● **What to do**:
Repeat exactly the lines from the start of the material below up to and including the "dress(button, button_plastic)" line.

(Recorded data)
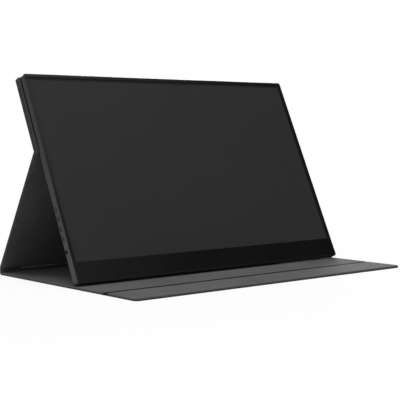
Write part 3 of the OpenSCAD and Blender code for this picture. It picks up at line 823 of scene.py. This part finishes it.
emboss(film_tree, film_shader, film_tooth.outputs["Fac"], strength=0.3, relief=0.000004)
dress("display_panel", screen_film)

# ------------------------------------------------------------------ side buttons
# Four oval caps of dark moulded plastic in slots up the left side. A flange behind the wall
# keeps each one in, and it presses its own switch.
button_plastic = fine_finish("button_black", (0.0075, 0.0075, 0.0078), (0.0105, 0.0105, 0.0108),
                             scale=3600.0, roughness=0.4, specular=0.2, relief=0.00001)
for button in ("menu_button", "minus_button", "plus_button", "power_button"):
    dress(button, button_plastic)

# ------------------------------------------------------------------ headphone jack
# A block moulded in black plastic, with a round hole for the plug. Its collar fills the
# clearance hole in the housing's left wall and ends flush with it.
jack_black = fine_finish("socket_black", (0.008, 0.008, 0.008), (0.014, 0.014, 0.014),
                         scale=3000.0, roughness=0.5, specular=0.4, relief=0.00001)
dress("audio_jack", jack_black)

# ------------------------------------------------------------------ sockets on the right side
# Drawn steel shells, nickel plated, closed behind, with a tongue for the contacts inside.
# They sit in notches in the main board's edge and open through the housing's right wall.
socket_steel = fine_finish("socket_shell", (0.42, 0.42, 0.43), (0.52, 0.52, 0.53), scale=2400.0,
                           roughness=0.3, specular=0.5, relief=0.00001, metallic=1.0)
for socket in ("usb_c_socket_low", "usb_c_socket_high", "mini_hdmi_socket"):
    dress(socket, socket_steel)

# ------------------------------------------------------------------ light guide and steel sheet
# Behind the glass: a milky light guide over its reflector, and a pressed zinc-plated sheet
# that stiffens it, held by small screws along its foot. The lid over the picture processor is
# pressed from the same sheet.
milky = fine_finish("light_guide", (0.74, 0.74, 0.72), (0.82, 0.82, 0.8), scale=700.0,
                    roughness=0.5, specular=0.4, relief=0.00001)
dress("backlight_unit", milky)
zinc = fine_finish("sheet_steel", (0.4, 0.41, 0.43), (0.56, 0.57, 0.6), scale=1300.0,
                   roughness=0.38, specular=0.5, relief=0.00001, metallic=1.0)
dress("panel_bracket", zinc)
dress("shield_can", zinc)
screw_nickel = fine_finish("screw_steel", (0.5, 0.5, 0.52), (0.62, 0.62, 0.64), scale=2600.0,
                           roughness=0.3, specular=0.5, relief=0.00001, metallic=1.0)
dress("bracket_screws", screw_nickel)

# ------------------------------------------------------------------ circuit boards
# Glass-fibre boards under green solder mask: the main board, one that feeds the display glass
# and one with the side switches. A flat amber ribbon joins the first two.
solder_mask = fine_finish("circuit_board", (0.008, 0.05, 0.028), (0.014, 0.075, 0.042),
                          scale=2200.0, roughness=0.35, specular=0.5, relief=0.00002)
for board in ("main_board", "panel_driver_board", "button_board"):
    dress(board, solder_mask)
amber = fine_finish("ribbon", (0.42, 0.24, 0.05), (0.52, 0.31, 0.08), scale=1500.0,
                    roughness=0.35, specular=0.5, relief=0.00001)
dress("flex_cable", amber)
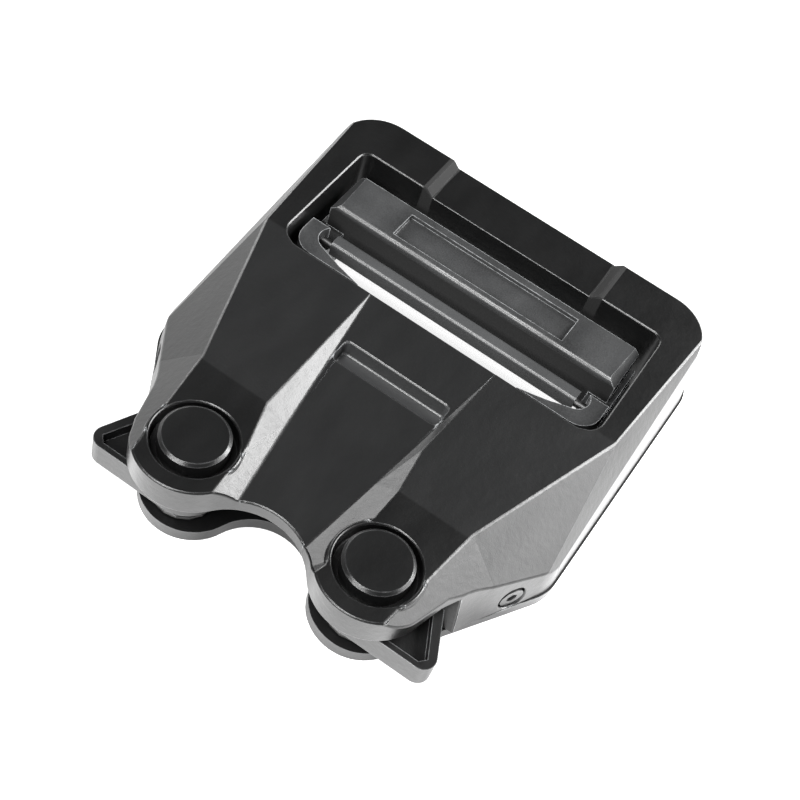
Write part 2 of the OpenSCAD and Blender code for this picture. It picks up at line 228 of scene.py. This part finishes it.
def blasted_black(name, dark, light, rough, grain_mm=0.16, wear=0.5, worn=0.09, scuffs=0.025,
                  painted_light_grey=None, shaded_dull_places=None):
    """Bead-blasted black metal, a little polished along its edges.

    dark and light are the greys that its tone clouds between, and scuffs is how much its gloss
    varies. wear is how much of an edge is rubbed, down to the grey worn. painted_light_grey is
    painted light: the lighter grey of the wings and the centre panel. shaded_dull_places marks
    the places that are dull and get painted shade.
    """
    s = Shader(name)
    fine = s.noise(grain_mm, detail=3)
    cloud = s.noise(grain_mm=9, detail=3)
    smear = s.noise(grain_mm=3.2, detail=4, stretch=(1, 0.35, 1))
    tone = s.math("ADD", s.math("MULTIPLY", cloud, CLOUD_SHARE),
                  s.math("MULTIPLY", fine, 1 - CLOUD_SHARE))
    base = s.mix(s.ramp(tone, *NOISE_SPAN), grey(dark, COOL), grey(light, COOL))
    if painted_light_grey is not None:
        # Painted light: the wings and the centre panel get a lighter grey than the frame.
        base = s.mix(wings_and_panel_painted_light(s), base, grey(painted_light_grey, COOL))
        # Painted light: the pocket's bottom gets a lighter grey still.
        base = s.mix(painted_light_on_pocket(s), base, grey(POCKET_PAINTED_LIGHT_GAIN * painted_light_grey, COOL))
    if shaded_dull_places is not None:
        # Painted shade: the marked places are darkened to a near-black grey, and made rough
        # below.
        shade_and_dull = shaded_dull_places(s)
        base = s.mix(shade_and_dull, base, grey(PAINTED_SHADE_GREY))
    patches = s.ramp(s.noise(grain_mm=1.1, detail=4), low=0.25, high=0.55)
    rubbed = s.math("MULTIPLY", s.edges(RUBBED_MM), patches)
    base = s.mix(s.math("MULTIPLY", rubbed, wear), base, grey(worn, COOL))
    s.link(base, s.bsdf.inputs["Base Color"])
    patchy = s.ramp(smear, *NOISE_SPAN, rough - scuffs, rough + scuffs)
    gloss = s.math("ADD", patchy, s.math("MULTIPLY", rubbed, POLISH))
    if shaded_dull_places is not None:
        gloss = s.math("MAXIMUM", gloss, s.math("MULTIPLY", shade_and_dull, MATTE_ROUGH))
    s.link(gloss, s.bsdf.inputs["Roughness"])
    s.bsdf.inputs["Specular IOR Level"].default_value = 0.5
    s.bump([(fine, 0.8, 0.012), (s.noise(grain_mm=0.9, detail=4), 0.6, 0.05)])
    return s.mat


def bare_steel(name, value, rough):
    """Turned steel with fine rings of machining and light staining."""
    s = Shader(name)
    rings = s.noise(grain_mm=0.12, detail=3, stretch=(1, 1, 6))
    stain = s.ramp(s.noise(grain_mm=4, detail=3), *NOISE_SPAN)
    s.link(s.mix(stain, grey(value * 0.8), grey(value)), s.bsdf.inputs["Base Color"])
    s.bsdf.inputs["Metallic"].default_value = 1.0
    s.link(s.ramp(rings, *NOISE_SPAN, rough - 0.06, rough + 0.08), s.bsdf.inputs["Roughness"])
    s.bump([(rings, 0.25, 0.004)])
    return s.mat


def floor_glow(s):
    """How brightly the over-exposed floor glows around the buckle: painted light near it, and
    painted shade under it.
    """
    x, y = s.axis("X"), s.axis("Y")
    right = s.math("SUBTRACT", x, GLOW_RIGHT * MM)
    front = s.math("SUBTRACT", s.math("MULTIPLY", y, -1.0), GLOW_FRONT * MM)
    away = s.math("MAXIMUM", right, front)
    rise = s.ramp_mm(away, *GLOW_RISE, GLOW_PLAIN, GLOW_BRIGHT)
    fall = s.ramp_mm(away, *GLOW_FALL, 0.0, GLOW_BRIGHT - GLOW_DIM)
    left = s.ramp_mm(x, *GLOW_LEFT, GLOW_PLAIN - GLOW_DIM, 0.0)
    near = s.math("SUBTRACT", s.math("SUBTRACT", rise, fall), left)
    apart = s.math("MAXIMUM", s.math("ABSOLUTE", x), s.math("ABSOLUTE", y))
    far = s.ramp_mm(apart, *GLOW_FAR, 0.0, GLOW_PLAIN - GLOW_DIM)
    return s.math("ADD", near, far)


def floor_material():
    s = Shader("floor_paper")
    mottle = s.noise(grain_mm=60, detail=2)
    fibre = s.noise(grain_mm=1.5, detail=2)
    s.link(s.mix(mottle, grey(0.34), grey(0.36)), s.bsdf.inputs["Base Color"])
    s.link(s.ramp(fibre, *NOISE_SPAN, 0.75, 0.85), s.bsdf.inputs["Roughness"])
    s.bsdf.inputs["Specular IOR Level"].default_value = 0.2
    s.bsdf.inputs["Emission Color"].default_value = (1, 1, 1, 1)
    # The glow is painted light on the floor, dimmer under the buckle as painted shade.
    s.link(floor_glow(s), s.bsdf.inputs["Emission Strength"])
    s.bump([(s.noise(grain_mm=0.4, detail=2), 0.05, 0.01)])
    return s.mat


# ---- edges ------------------------------------------------------------------

def crease_group():
    """Marks steep edges sharp, and slight ones between broad flat faces too."""
    group = bpy.data.node_groups.new("mark_creases", "GeometryNodeTree")
    group.interface.new_socket("Geometry", in_out="INPUT", socket_type="NodeSocketGeometry")
    group.interface.new_socket("Geometry", in_out="OUTPUT", socket_type="NodeSocketGeometry")
    nodes, links = group.nodes, group.links

    def above(value, limit):
        made = nodes.new("FunctionNodeCompare")
        made.operation = "GREATER_THAN"
        links.new(value, made.inputs[0])
        made.inputs[1].default_value = limit
        return made.outputs[0]

    def logic(operation, *values):
        made = nodes.new("FunctionNodeBooleanMath")
        made.operation = operation
        for place, value in enumerate(values):
            links.new(value, made.inputs[place])
        return made.outputs[0]

    def shade_smooth(domain):
        made = nodes.new("GeometryNodeSetShadeSmooth")
        made.domain = domain
        return made

    angle = nodes.new("GeometryNodeInputMeshEdgeAngle").outputs["Unsigned Angle"]
    area = nodes.new("GeometryNodeInputMeshFaceArea").outputs[0]
    crease = logic("AND", above(angle, CREASE_ANGLE), above(area, BROAD_FACE_M2))
    sharp = logic("OR", crease, above(angle, EDGE_ANGLE))
    start = nodes.new("NodeGroupInput")
    faces = shade_smooth("FACE")
    edges = shade_smooth("EDGE")
    end = nodes.new("NodeGroupOutput")
    links.new(start.outputs[0], faces.inputs["Geometry"])
    links.new(faces.outputs[0], edges.inputs["Geometry"])
    links.new(logic("NOT", sharp), edges.inputs["Shade Smooth"])
    links.new(edges.outputs[0], end.inputs[0])
    return group


CREASES = crease_group()


def soften(obj, width_mm, clamp):
    """Breaks the sharp edges of a CAD node, as tumbling and blasting do.

    The faces are triangles before they are bevelled, because a large face that bends around a
    recess would otherwise be drawn over it.
    """
    weld = obj.modifiers.new("weld", "WELD")
    weld.merge_threshold = WELD_MM * MM
    flat = obj.modifiers.new("merge_flat", "DECIMATE")
    flat.decimate_type = "DISSOLVE"
    flat.angle_limit = FLAT_ANGLE
    split = obj.modifiers.new("split", "TRIANGULATE")
    split.ngon_method = "BEAUTY"
    creases = obj.modifiers.new("creases", "NODES")
    creases.node_group = CREASES
    bevel = obj.modifiers.new("bevel", "BEVEL")
    bevel.width = width_mm * MM
    bevel.segments = 2
    bevel.limit_method = "ANGLE"
    bevel.angle_limit = EDGE_ANGLE
    bevel.use_clamp_overlap = clamp
    bevel.miter_outer = "MITER_ARC"
    normals = obj.modifiers.new("normals", "WEIGHTED_NORMAL")
    normals.keep_sharp = True
    normals.weight = 100


# ---- the buckle -------------------------------------------------------------

def pair(name):
    return (name + "_left", name + "_right")


def part_finishes():
    """Rows of CAD nodes, their material and the width of their broken edges in mm, 0 for none."""
    # The body gets painted light on its wings, centre panel and pocket, and painted shade on its
    # notch ramps.
    body = blasted_black("body_blasted_black", dark=0.002, light=0.0035, rough=0.32, wear=0.9,
                         worn=0.32, painted_light_grey=0.0075, shaded_dull_places=notch_ramp_shade)
    plate = blasted_black("base_blasted_black", dark=0.004, light=0.006, rough=0.36, wear=0.7,
                          worn=0.16)
    lever = blasted_black("lever_blasted_black", dark=0.004, light=0.006, rough=0.34, wear=0.9,
                          worn=0.2)
    # The grip bar's front, below its nose, gets painted shade.
    slide = blasted_black("adjuster_blasted_black", dark=0.010, light=0.045, rough=0.34, wear=0.9,
                          worn=0.4, scuffs=0.07, shaded_dull_places=grip_front_shade)
    pins = blasted_black("pin_black_steel", dark=0.003, light=0.005, rough=0.30, grain_mm=0.12,
                         wear=0.9, worn=0.3)
    bar = blasted_black("bar_black_steel", dark=0.03, light=0.05, rough=0.36, grain_mm=0.12)
    screws = blasted_black("screw_black_oxide", dark=0.010, light=0.015, rough=0.38, grain_mm=0.1)
    return (
        (("housing_top",), body, 0.2),
        (("base_plate",), plate, 0.15),
        (pair("lever"), lever, 0.14),
        (("adjuster_slide",), slide, 0.14),
        (pair("pivot_pin"), pins, 0.1),
        (("cross_bar",), bar, 0.1),
        (pair("side_screw") + ("base_screws",), screws, 0.05),
        (pair("pin_washer"), bare_steel("washer_steel", value=0.55, rough=0.3), 0),
        (pair("hub_spacer"), bare_steel("spacer_steel", value=0.06, rough=0.45), 0),
        (pair("lever_spring"), bare_steel("spring_steel", value=0.09, rough=0.4), 0),
        (pair("spring_post"), bare_steel("post_steel", value=0.52, rough=0.3), 0),
        (("cross_bar_pins",), bare_steel("bar_pin_steel", value=0.07, rough=0.45), 0),
    )


def dress_parts():
    """The housing's bevel isn't clamped: its shortest edges would make every other one narrow."""
    for names, material, edge_mm in part_finishes():
        for name in names:
            materials = cad[name].data.materials
            materials.clear()
            materials.append(material)
            if edge_mm:
                soften(cad[name], edge_mm, clamp=name != "housing_top")


# ---- stage ------------------------------------------------------------------

def build_floor():
    """A round floor with a low wall, so that low views have a pale backdrop too."""
    steps = range(FLOOR_STEPS)
    turns = [2 * math.pi * k / FLOOR_STEPS for k in steps]
    rim = [(FLOOR_REACH * math.cos(t), FLOOR_REACH * math.sin(t), 0) for t in turns]
    crest = [(x, y, FLOOR_WALL) for x, y, _ in rim]
    nexts = [(k + 1) % FLOOR_STEPS for k in steps]
    sides = [(k, FLOOR_STEPS + k, FLOOR_STEPS + after, after) for k, after in zip(steps, nexts)]
    mesh = bpy.data.meshes.new("floor")
    mesh.from_pydata(rim + crest, [], [tuple(steps)] + sides)
    floor = bpy.data.objects.new("floor", mesh)
    bpy.context.scene.collection.objects.link(floor)
    mesh.materials.append(floor_material())
    floor.location.z = -FLOOR_GAP_MM * MM


def softbox(name, place, aim_height, size, power):
    data = bpy.data.lights.new(name, "AREA")
    data.shape = "RECTANGLE"
    data.size, data.size_y = size
    data.energy = power
    light = bpy.data.objects.new(name, data)
    bpy.context.scene.collection.objects.link(light)
    light.location = place
    aim = Vector((0, 0, aim_height)) - Vector(place)
    light.rotation_euler = aim.to_track_quat("-Z", "Y").to_euler()


def build_lights():
    world = bpy.data.worlds.new("studio")
    bpy.context.scene.world = world
    world.use_nodes = True
    background = world.node_tree.nodes["Background"]
    background.inputs["Color"].default_value = (1, 1, 1, 1)
    background.inputs["Strength"].default_value = WORLD_LIGHT
    for name, place, aim_height, size, power in SOFTBOXES:
        softbox(name, place, aim_height, size, power)


def build_camera():
    data = bpy.data.cameras.new("camera")
    data.sensor_width = 36
    data.lens = 64.8
    data.clip_start = 0.01
    camera = bpy.data.objects.new("camera", data)
    bpy.context.scene.collection.objects.link(camera)
    ahead, aside = math.cos(CAMERA_AZIMUTH), math.sin(CAMERA_AZIMUTH)
    reach, rise = math.cos(CAMERA_ELEVATION), math.sin(CAMERA_ELEVATION)
    back = Vector((aside * reach, -ahead * reach, rise))
    level = Vector((ahead, aside, 0))
    upright = back.cross(level)
    right = level * math.cos(CAMERA_ROLL) + upright * math.sin(CAMERA_ROLL)
    up = upright * math.cos(CAMERA_ROLL) - level * math.sin(CAMERA_ROLL)
    turn = Matrix((right, up, back)).transposed().to_4x4()
    camera.matrix_world = Matrix.Translation(Vector(CAMERA_PLACE_MM) * MM) @ turn
    bpy.context.scene.camera = camera


dress_parts()
build_floor()
build_lights()
build_camera()
bpy.context.scene.view_settings.view_transform = "Standard"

● **Task result**:
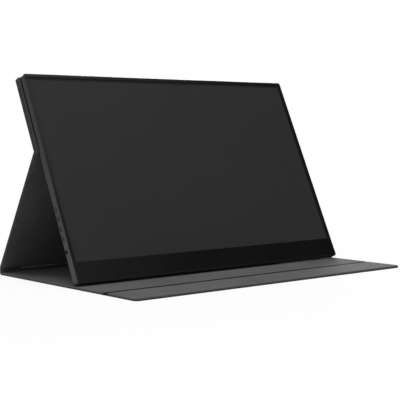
Write part 3 of the OpenSCAD and Blender code for this picture. It picks up at line 823 of scene.py. This part finishes it.
emboss(film_tree, film_shader, film_tooth.outputs["Fac"], strength=0.3, relief=0.000004)
dress("display_panel", screen_film)

# ------------------------------------------------------------------ side buttons
# Four oval caps of dark moulded plastic in slots up the left side. A flange behind the wall
# keeps each one in, and it presses its own switch.
button_plastic = fine_finish("button_black", (0.0075, 0.0075, 0.0078), (0.0105, 0.0105, 0.0108),
                             scale=3600.0, roughness=0.4, specular=0.2, relief=0.00001)
for button in ("menu_button", "minus_button", "plus_button", "power_button"):
    dress(button, button_plastic)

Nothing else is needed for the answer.